Posted on 09/27/2001 3:16:02 AM PDT by sarcasm
ATERSON, N.J. In this neighborhood of Latinos, African-Americans and recent immigrants speaking dozens of languages, the handful of young Arab men who came and went drew almost no notice. In their apartment above a bodega, they did not play loud music. They appeared not to speak English.
But now that the man who took the lease has been identified as a hijacker, the apartment in the three-story house at 486 Union Avenue has been identified as a hub for those who planned the suicide missions of Sept. 11. Here, hijackers from all four of the flights were able to meet, or at least cross paths, in the months before the attacks.
The discovery of some kind of headquarters or rendezvous point here has helped stitch together earlier reports that placed some hijackers in scattered spots around northern New Jersey.
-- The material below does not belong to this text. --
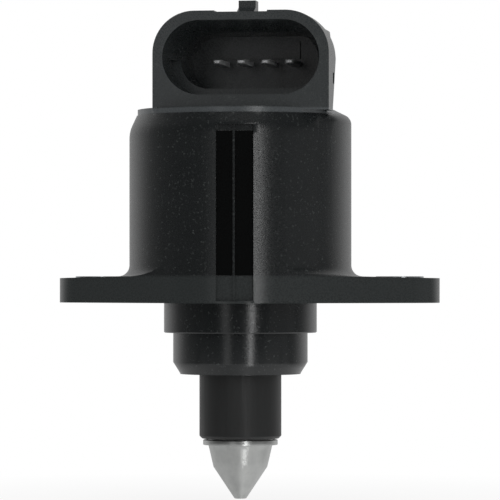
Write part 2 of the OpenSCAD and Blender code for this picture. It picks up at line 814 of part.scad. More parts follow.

Now it is clear that North Jersey was one of several East Coast staging areas for the attacks on the World Trade Center and the Pentagon.
The hijackers' stay here also shows how, in an area that speaks many languages and keeps absorbing immigrants, a few young men with no apparent means of support and no furniture can settle in for months without drawing attention.
"We have 72 identifiable nationalities here, 170,000 people in eight square miles," said Bob Grant, the mayor's spokesman. "With a lot of different folks moving in and out of the city, unless you raise a ruckus, you could live here for a while without anyone noticing."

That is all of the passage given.